* start *

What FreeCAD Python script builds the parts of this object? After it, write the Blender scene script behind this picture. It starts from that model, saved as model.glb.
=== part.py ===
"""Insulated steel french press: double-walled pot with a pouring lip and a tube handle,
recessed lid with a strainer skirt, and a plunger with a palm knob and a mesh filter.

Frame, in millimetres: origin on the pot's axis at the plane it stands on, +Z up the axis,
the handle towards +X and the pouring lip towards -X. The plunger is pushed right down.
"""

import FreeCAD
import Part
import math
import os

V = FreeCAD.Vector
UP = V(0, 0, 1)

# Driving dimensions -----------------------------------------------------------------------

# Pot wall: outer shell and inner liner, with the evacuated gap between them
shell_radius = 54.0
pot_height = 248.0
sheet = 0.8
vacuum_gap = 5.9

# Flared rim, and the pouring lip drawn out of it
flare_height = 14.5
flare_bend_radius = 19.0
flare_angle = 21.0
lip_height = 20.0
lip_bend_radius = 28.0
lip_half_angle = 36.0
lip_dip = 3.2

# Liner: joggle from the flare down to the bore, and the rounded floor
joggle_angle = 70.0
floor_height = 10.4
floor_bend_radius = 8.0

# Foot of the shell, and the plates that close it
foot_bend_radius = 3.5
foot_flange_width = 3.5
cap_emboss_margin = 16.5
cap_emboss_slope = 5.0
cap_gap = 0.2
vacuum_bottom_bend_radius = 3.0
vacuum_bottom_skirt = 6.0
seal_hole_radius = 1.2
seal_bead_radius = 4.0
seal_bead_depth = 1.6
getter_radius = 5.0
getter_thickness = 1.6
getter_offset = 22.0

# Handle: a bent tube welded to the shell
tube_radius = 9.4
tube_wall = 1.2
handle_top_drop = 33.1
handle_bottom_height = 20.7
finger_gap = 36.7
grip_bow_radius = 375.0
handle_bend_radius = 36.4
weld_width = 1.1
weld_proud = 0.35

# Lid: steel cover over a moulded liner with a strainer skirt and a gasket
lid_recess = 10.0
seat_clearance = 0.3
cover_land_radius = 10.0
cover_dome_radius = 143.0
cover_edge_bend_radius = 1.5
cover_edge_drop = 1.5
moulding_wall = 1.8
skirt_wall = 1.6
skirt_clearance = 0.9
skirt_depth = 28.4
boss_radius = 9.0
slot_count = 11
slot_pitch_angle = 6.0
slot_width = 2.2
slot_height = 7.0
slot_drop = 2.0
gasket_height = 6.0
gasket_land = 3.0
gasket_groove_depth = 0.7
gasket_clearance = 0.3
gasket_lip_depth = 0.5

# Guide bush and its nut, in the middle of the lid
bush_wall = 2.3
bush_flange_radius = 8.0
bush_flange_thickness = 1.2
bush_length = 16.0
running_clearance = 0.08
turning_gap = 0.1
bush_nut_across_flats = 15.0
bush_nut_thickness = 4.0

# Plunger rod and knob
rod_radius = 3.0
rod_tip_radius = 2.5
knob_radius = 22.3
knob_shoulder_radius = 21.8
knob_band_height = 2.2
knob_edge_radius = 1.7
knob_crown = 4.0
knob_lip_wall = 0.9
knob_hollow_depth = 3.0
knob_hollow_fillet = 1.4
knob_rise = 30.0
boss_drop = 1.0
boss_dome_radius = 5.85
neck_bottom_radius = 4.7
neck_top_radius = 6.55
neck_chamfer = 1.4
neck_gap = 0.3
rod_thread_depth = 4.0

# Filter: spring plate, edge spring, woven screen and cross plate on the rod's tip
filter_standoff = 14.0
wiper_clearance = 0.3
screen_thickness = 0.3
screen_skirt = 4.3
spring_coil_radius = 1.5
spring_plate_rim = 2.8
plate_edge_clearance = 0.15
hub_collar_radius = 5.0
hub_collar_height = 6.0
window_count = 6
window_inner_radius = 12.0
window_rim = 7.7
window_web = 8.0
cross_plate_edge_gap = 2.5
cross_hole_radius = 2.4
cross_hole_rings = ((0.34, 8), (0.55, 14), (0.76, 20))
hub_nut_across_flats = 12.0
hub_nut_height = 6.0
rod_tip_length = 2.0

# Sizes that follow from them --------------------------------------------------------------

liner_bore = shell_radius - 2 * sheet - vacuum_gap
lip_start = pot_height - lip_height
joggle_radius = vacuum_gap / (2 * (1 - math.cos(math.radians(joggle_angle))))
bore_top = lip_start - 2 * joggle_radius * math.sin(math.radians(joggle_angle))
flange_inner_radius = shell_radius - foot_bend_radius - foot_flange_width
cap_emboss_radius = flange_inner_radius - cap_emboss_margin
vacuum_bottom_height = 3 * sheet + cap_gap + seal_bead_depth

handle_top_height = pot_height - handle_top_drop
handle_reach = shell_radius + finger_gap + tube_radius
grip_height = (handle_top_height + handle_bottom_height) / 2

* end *

TASK TO COMPLETE:
Show the data once more, exactly as it was written.

ANSWER FOR THE TASK:
What FreeCAD Python script builds the parts of this object? After it, write the Blender scene script behind this picture. It starts from that model, saved as model.glb.
=== part.py ===
"""Insulated steel french press: double-walled pot with a pouring lip and a tube handle,
recessed lid with a strainer skirt, and a plunger with a palm knob and a mesh filter.

Frame, in millimetres: origin on the pot's axis at the plane it stands on, +Z up the axis,
the handle towards +X and the pouring lip towards -X. The plunger is pushed right down.
"""

import FreeCAD
import Part
import math
import os

V = FreeCAD.Vector
UP = V(0, 0, 1)

# Driving dimensions -----------------------------------------------------------------------

# Pot wall: outer shell and inner liner, with the evacuated gap between them
shell_radius = 54.0
pot_height = 248.0
sheet = 0.8
vacuum_gap = 5.9

# Flared rim, and the pouring lip drawn out of it
flare_height = 14.5
flare_bend_radius = 19.0
flare_angle = 21.0
lip_height = 20.0
lip_bend_radius = 28.0
lip_half_angle = 36.0
lip_dip = 3.2

# Liner: joggle from the flare down to the bore, and the rounded floor
joggle_angle = 70.0
floor_height = 10.4
floor_bend_radius = 8.0

# Foot of the shell, and the plates that close it
foot_bend_radius = 3.5
foot_flange_width = 3.5
cap_emboss_margin = 16.5
cap_emboss_slope = 5.0
cap_gap = 0.2
vacuum_bottom_bend_radius = 3.0
vacuum_bottom_skirt = 6.0
seal_hole_radius = 1.2
seal_bead_radius = 4.0
seal_bead_depth = 1.6
getter_radius = 5.0
getter_thickness = 1.6
getter_offset = 22.0

# Handle: a bent tube welded to the shell
tube_radius = 9.4
tube_wall = 1.2
handle_top_drop = 33.1
handle_bottom_height = 20.7
finger_gap = 36.7
grip_bow_radius = 375.0
handle_bend_radius = 36.4
weld_width = 1.1
weld_proud = 0.35

# Lid: steel cover over a moulded liner with a strainer skirt and a gasket
lid_recess = 10.0
seat_clearance = 0.3
cover_land_radius = 10.0
cover_dome_radius = 143.0
cover_edge_bend_radius = 1.5
cover_edge_drop = 1.5
moulding_wall = 1.8
skirt_wall = 1.6
skirt_clearance = 0.9
skirt_depth = 28.4
boss_radius = 9.0
slot_count = 11
slot_pitch_angle = 6.0
slot_width = 2.2
slot_height = 7.0
slot_drop = 2.0
gasket_height = 6.0
gasket_land = 3.0
gasket_groove_depth = 0.7
gasket_clearance = 0.3
gasket_lip_depth = 0.5

# Guide bush and its nut, in the middle of the lid
bush_wall = 2.3
bush_flange_radius = 8.0
bush_flange_thickness = 1.2
bush_length = 16.0
running_clearance = 0.08
turning_gap = 0.1
bush_nut_across_flats = 15.0
bush_nut_thickness = 4.0

# Plunger rod and knob
rod_radius = 3.0
rod_tip_radius = 2.5
knob_radius = 22.3
knob_shoulder_radius = 21.8
knob_band_height = 2.2
knob_edge_radius = 1.7
knob_crown = 4.0
knob_lip_wall = 0.9
knob_hollow_depth = 3.0
knob_hollow_fillet = 1.4
knob_rise = 30.0
boss_drop = 1.0
boss_dome_radius = 5.85
neck_bottom_radius = 4.7
neck_top_radius = 6.55
neck_chamfer = 1.4
neck_gap = 0.3
rod_thread_depth = 4.0

# Filter: spring plate, edge spring, woven screen and cross plate on the rod's tip
filter_standoff = 14.0
wiper_clearance = 0.3
screen_thickness = 0.3
screen_skirt = 4.3
spring_coil_radius = 1.5
spring_plate_rim = 2.8
plate_edge_clearance = 0.15
hub_collar_radius = 5.0
hub_collar_height = 6.0
window_count = 6
window_inner_radius = 12.0
window_rim = 7.7
window_web = 8.0
cross_plate_edge_gap = 2.5
cross_hole_radius = 2.4
cross_hole_rings = ((0.34, 8), (0.55, 14), (0.76, 20))
hub_nut_across_flats = 12.0
hub_nut_height = 6.0
rod_tip_length = 2.0

# Sizes that follow from them --------------------------------------------------------------

liner_bore = shell_radius - 2 * sheet - vacuum_gap
lip_start = pot_height - lip_height
joggle_radius = vacuum_gap / (2 * (1 - math.cos(math.radians(joggle_angle))))
bore_top = lip_start - 2 * joggle_radius * math.sin(math.radians(joggle_angle))
flange_inner_radius = shell_radius - foot_bend_radius - foot_flange_width
cap_emboss_radius = flange_inner_radius - cap_emboss_margin
vacuum_bottom_height = 3 * sheet + cap_gap + seal_bead_depth

handle_top_height = pot_height - handle_top_drop
handle_reach = shell_radius + finger_gap + tube_radius
grip_height = (handle_top_height + handle_bottom_height) / 2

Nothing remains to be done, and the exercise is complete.